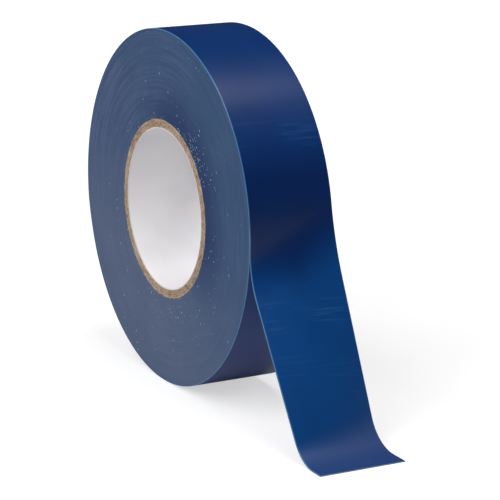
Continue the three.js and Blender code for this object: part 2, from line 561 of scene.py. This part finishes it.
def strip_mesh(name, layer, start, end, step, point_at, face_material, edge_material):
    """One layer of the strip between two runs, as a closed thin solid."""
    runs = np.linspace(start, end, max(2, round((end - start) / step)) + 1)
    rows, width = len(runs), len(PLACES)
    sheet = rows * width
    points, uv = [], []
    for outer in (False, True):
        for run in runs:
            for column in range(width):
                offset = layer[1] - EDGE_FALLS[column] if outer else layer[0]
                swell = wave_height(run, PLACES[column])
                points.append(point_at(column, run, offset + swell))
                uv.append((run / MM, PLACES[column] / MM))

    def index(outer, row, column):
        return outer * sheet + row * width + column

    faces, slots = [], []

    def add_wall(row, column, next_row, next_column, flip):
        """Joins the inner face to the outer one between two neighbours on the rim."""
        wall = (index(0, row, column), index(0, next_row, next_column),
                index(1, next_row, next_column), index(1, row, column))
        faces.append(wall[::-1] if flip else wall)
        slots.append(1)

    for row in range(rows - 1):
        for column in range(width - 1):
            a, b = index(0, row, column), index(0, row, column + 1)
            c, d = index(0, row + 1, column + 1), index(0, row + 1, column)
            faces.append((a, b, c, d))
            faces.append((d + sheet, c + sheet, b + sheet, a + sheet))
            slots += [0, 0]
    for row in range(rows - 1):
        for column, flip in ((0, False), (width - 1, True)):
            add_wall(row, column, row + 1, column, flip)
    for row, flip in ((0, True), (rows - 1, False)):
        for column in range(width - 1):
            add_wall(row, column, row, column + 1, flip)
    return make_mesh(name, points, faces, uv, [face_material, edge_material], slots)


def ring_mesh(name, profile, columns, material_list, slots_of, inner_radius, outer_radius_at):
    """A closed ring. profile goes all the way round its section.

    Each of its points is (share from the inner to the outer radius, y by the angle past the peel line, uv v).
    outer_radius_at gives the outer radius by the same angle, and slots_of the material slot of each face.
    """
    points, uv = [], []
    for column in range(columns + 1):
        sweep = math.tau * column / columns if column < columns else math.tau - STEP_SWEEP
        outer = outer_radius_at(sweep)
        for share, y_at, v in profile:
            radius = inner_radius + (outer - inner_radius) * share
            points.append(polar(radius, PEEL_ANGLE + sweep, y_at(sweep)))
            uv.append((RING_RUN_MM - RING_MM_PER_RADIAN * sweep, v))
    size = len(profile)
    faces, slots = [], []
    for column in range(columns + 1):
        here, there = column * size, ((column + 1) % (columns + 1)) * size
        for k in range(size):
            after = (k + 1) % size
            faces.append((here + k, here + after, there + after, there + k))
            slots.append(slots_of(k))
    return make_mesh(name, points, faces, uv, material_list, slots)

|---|

• OBJECTIVE: Copy out only the lines running from the beginning of the data to the line with "round its section.", both ends included.

• COMPLETED EXERCISE:
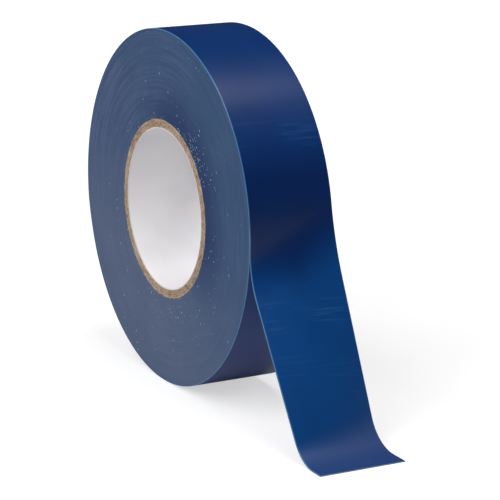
Continue the three.js and Blender code for this object: part 2, from line 561 of scene.py. This part finishes it.
def strip_mesh(name, layer, start, end, step, point_at, face_material, edge_material):
    """One layer of the strip between two runs, as a closed thin solid."""
    runs = np.linspace(start, end, max(2, round((end - start) / step)) + 1)
    rows, width = len(runs), len(PLACES)
    sheet = rows * width
    points, uv = [], []
    for outer in (False, True):
        for run in runs:
            for column in range(width):
                offset = layer[1] - EDGE_FALLS[column] if outer else layer[0]
                swell = wave_height(run, PLACES[column])
                points.append(point_at(column, run, offset + swell))
                uv.append((run / MM, PLACES[column] / MM))

    def index(outer, row, column):
        return outer * sheet + row * width + column

    faces, slots = [], []

    def add_wall(row, column, next_row, next_column, flip):
        """Joins the inner face to the outer one between two neighbours on the rim."""
        wall = (index(0, row, column), index(0, next_row, next_column),
                index(1, next_row, next_column), index(1, row, column))
        faces.append(wall[::-1] if flip else wall)
        slots.append(1)

    for row in range(rows - 1):
        for column in range(width - 1):
            a, b = index(0, row, column), index(0, row, column + 1)
            c, d = index(0, row + 1, column + 1), index(0, row + 1, column)
            faces.append((a, b, c, d))
            faces.append((d + sheet, c + sheet, b + sheet, a + sheet))
            slots += [0, 0]
    for row in range(rows - 1):
        for column, flip in ((0, False), (width - 1, True)):
            add_wall(row, column, row + 1, column, flip)
    for row, flip in ((0, True), (rows - 1, False)):
        for column in range(width - 1):
            add_wall(row, column, row, column + 1, flip)
    return make_mesh(name, points, faces, uv, [face_material, edge_material], slots)


def ring_mesh(name, profile, columns, material_list, slots_of, inner_radius, outer_radius_at):
    """A closed ring. profile goes all the way round its section.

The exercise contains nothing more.